- Exercise aim -
Filter this data down to the lines that hold "node", and copy them.
+ + + +
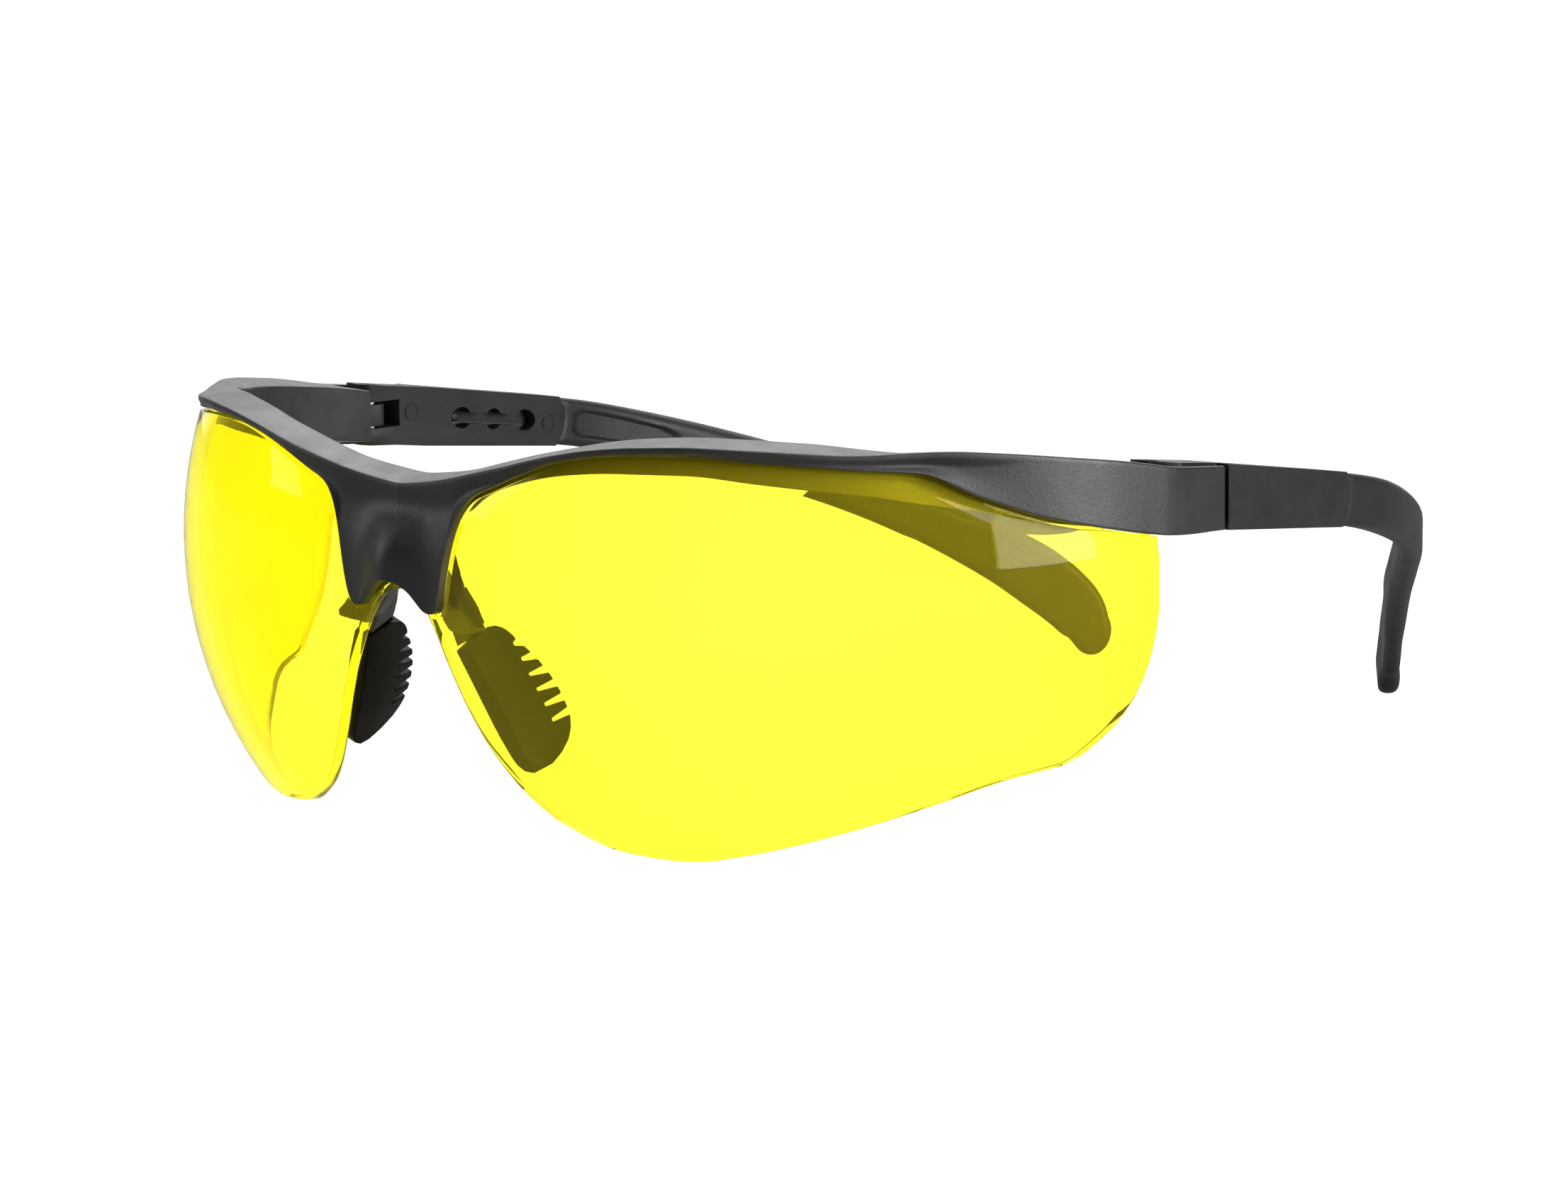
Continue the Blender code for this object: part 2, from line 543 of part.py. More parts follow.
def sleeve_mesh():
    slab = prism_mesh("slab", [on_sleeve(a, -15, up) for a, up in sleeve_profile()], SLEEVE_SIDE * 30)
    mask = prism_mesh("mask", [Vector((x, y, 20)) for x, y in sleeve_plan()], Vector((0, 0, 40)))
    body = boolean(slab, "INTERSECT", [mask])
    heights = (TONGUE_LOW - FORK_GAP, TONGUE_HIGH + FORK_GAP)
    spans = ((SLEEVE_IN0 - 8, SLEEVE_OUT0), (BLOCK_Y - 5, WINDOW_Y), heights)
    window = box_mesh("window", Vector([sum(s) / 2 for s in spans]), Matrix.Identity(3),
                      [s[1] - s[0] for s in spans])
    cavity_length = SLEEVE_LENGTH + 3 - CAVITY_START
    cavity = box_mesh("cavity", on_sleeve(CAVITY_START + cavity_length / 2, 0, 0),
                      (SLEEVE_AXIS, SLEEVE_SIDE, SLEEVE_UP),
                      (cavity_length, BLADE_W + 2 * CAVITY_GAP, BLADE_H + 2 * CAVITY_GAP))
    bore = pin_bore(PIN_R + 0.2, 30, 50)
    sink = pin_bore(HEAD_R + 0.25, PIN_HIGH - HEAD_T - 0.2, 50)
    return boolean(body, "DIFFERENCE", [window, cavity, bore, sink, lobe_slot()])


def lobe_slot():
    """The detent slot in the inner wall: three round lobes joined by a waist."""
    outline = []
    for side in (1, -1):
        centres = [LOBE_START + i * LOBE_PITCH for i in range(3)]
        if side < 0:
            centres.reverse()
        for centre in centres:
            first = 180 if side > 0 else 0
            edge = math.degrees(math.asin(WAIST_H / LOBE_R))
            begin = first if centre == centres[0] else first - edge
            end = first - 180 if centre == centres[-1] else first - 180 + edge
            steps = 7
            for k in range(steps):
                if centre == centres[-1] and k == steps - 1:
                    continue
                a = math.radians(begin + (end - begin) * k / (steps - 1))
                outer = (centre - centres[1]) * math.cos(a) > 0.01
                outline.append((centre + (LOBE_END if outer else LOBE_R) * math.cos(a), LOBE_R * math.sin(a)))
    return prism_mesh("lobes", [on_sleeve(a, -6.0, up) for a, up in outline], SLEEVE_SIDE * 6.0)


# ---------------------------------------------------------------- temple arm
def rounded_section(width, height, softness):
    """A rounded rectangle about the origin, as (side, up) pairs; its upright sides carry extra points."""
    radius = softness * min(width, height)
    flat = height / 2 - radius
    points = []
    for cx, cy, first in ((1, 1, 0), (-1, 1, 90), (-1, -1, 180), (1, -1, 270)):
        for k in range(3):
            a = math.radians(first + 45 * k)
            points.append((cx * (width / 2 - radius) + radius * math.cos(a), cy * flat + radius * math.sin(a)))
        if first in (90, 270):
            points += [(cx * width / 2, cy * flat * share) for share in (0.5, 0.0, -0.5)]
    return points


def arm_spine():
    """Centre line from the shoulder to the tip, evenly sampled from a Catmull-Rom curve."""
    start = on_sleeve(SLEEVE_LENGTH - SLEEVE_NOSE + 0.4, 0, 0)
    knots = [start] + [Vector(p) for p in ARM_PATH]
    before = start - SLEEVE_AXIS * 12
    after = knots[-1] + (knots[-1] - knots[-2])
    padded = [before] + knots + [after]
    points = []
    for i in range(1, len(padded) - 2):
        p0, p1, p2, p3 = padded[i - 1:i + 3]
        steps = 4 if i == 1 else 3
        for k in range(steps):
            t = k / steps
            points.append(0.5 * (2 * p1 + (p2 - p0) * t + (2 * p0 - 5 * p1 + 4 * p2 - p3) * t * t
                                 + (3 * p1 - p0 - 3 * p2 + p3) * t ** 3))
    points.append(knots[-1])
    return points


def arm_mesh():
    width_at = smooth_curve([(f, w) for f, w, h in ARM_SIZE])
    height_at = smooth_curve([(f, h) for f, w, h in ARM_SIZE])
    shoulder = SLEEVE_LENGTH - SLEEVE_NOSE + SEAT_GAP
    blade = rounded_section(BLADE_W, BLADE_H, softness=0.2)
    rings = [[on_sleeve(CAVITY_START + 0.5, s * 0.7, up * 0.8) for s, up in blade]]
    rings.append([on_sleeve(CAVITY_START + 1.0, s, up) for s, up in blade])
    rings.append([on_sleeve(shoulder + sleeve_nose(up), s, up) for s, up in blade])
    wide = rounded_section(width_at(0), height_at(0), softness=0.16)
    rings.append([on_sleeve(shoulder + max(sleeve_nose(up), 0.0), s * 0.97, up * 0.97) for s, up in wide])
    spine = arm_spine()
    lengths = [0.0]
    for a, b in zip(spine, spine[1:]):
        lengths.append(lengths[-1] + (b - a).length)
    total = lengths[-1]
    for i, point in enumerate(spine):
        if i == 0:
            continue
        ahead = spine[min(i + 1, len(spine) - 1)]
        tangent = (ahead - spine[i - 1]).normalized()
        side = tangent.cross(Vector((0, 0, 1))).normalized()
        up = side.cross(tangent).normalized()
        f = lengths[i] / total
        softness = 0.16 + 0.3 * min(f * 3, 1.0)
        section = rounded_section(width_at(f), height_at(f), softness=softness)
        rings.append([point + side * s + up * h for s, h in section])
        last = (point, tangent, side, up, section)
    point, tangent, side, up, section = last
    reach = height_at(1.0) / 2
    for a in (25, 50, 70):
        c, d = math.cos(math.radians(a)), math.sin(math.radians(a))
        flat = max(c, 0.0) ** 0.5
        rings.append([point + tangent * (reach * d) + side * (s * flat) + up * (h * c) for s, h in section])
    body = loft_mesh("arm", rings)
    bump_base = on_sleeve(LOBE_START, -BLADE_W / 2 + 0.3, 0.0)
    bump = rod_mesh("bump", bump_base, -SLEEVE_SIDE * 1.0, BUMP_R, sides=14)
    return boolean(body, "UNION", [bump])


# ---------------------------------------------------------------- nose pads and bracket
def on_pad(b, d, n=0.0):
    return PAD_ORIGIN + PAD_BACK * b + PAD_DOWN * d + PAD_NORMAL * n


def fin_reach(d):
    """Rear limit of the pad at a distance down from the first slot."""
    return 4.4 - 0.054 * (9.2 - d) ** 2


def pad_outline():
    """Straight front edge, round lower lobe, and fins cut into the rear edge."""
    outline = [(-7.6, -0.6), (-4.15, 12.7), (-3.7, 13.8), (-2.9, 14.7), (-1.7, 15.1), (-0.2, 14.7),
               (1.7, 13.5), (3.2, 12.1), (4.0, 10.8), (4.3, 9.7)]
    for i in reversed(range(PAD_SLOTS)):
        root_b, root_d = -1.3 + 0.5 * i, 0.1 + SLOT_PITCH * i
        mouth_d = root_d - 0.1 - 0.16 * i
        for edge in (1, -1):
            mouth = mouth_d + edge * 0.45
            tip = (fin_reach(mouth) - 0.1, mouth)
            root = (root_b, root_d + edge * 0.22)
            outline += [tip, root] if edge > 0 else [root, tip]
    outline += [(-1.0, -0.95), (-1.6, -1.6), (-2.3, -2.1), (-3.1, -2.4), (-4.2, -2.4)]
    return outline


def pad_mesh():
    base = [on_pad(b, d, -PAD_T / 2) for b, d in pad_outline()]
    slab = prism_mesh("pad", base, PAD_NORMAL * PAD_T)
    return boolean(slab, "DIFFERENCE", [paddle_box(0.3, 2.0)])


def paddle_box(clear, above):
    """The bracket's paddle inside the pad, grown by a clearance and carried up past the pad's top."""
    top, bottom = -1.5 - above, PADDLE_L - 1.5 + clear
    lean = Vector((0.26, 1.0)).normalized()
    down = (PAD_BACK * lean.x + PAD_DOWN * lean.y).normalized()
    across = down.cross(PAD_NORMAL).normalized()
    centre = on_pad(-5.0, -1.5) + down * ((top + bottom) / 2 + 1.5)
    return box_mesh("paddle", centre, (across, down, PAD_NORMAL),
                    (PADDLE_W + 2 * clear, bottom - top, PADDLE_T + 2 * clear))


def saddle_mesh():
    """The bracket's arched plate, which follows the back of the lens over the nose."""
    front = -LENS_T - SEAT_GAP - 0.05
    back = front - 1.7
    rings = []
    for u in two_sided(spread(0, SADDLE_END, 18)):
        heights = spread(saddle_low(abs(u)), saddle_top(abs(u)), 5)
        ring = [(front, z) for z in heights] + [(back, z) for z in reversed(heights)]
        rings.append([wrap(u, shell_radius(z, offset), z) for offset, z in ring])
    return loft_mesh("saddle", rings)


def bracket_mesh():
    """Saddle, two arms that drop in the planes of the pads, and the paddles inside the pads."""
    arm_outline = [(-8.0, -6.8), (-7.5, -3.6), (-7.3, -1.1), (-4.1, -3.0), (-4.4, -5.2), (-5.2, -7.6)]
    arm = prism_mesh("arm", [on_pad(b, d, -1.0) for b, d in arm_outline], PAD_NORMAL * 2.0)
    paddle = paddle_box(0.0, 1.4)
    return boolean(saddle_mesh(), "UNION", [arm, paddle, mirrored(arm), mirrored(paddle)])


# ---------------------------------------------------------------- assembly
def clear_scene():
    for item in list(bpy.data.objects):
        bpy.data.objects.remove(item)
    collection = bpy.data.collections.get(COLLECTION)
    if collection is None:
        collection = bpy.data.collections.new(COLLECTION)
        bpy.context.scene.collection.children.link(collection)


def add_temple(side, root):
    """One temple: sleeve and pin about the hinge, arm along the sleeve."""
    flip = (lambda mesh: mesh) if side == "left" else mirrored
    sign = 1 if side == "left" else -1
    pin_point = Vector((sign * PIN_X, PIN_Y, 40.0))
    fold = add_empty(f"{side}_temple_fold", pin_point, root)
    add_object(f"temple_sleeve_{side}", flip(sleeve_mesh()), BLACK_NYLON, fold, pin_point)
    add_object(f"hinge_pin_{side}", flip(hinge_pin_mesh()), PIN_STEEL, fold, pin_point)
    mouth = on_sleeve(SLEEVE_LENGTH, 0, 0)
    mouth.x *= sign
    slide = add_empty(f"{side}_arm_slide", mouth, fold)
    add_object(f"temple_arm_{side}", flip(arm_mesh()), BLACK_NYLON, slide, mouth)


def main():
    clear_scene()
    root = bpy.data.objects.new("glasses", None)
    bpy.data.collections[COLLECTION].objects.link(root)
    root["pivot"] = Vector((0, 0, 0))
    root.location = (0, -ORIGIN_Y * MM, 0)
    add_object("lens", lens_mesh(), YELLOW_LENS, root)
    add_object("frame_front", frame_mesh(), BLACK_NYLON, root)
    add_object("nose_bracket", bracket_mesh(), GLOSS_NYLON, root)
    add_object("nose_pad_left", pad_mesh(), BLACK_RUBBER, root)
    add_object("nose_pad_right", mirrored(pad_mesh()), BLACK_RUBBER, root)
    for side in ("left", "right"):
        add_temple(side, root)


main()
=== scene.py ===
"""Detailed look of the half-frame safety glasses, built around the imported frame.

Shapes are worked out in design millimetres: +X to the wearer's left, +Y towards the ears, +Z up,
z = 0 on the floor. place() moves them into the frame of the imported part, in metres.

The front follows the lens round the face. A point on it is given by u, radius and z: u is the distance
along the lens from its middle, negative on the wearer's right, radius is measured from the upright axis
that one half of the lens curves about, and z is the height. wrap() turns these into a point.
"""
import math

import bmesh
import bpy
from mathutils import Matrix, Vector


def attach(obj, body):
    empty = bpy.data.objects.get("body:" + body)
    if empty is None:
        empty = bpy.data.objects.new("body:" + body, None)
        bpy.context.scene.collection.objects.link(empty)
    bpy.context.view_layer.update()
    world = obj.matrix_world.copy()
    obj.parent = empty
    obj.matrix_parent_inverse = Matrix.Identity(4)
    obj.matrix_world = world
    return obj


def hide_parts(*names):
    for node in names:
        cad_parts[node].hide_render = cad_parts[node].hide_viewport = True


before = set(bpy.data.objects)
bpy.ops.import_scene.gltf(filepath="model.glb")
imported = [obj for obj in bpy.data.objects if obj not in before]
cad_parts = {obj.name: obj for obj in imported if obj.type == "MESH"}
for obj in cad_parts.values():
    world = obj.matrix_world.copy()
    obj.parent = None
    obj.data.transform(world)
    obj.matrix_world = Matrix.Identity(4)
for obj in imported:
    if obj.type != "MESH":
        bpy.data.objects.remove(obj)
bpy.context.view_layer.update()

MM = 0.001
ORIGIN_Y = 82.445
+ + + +
- Final result -
    for node in names:
        cad_parts[node].hide_render = cad_parts[node].hide_viewport = True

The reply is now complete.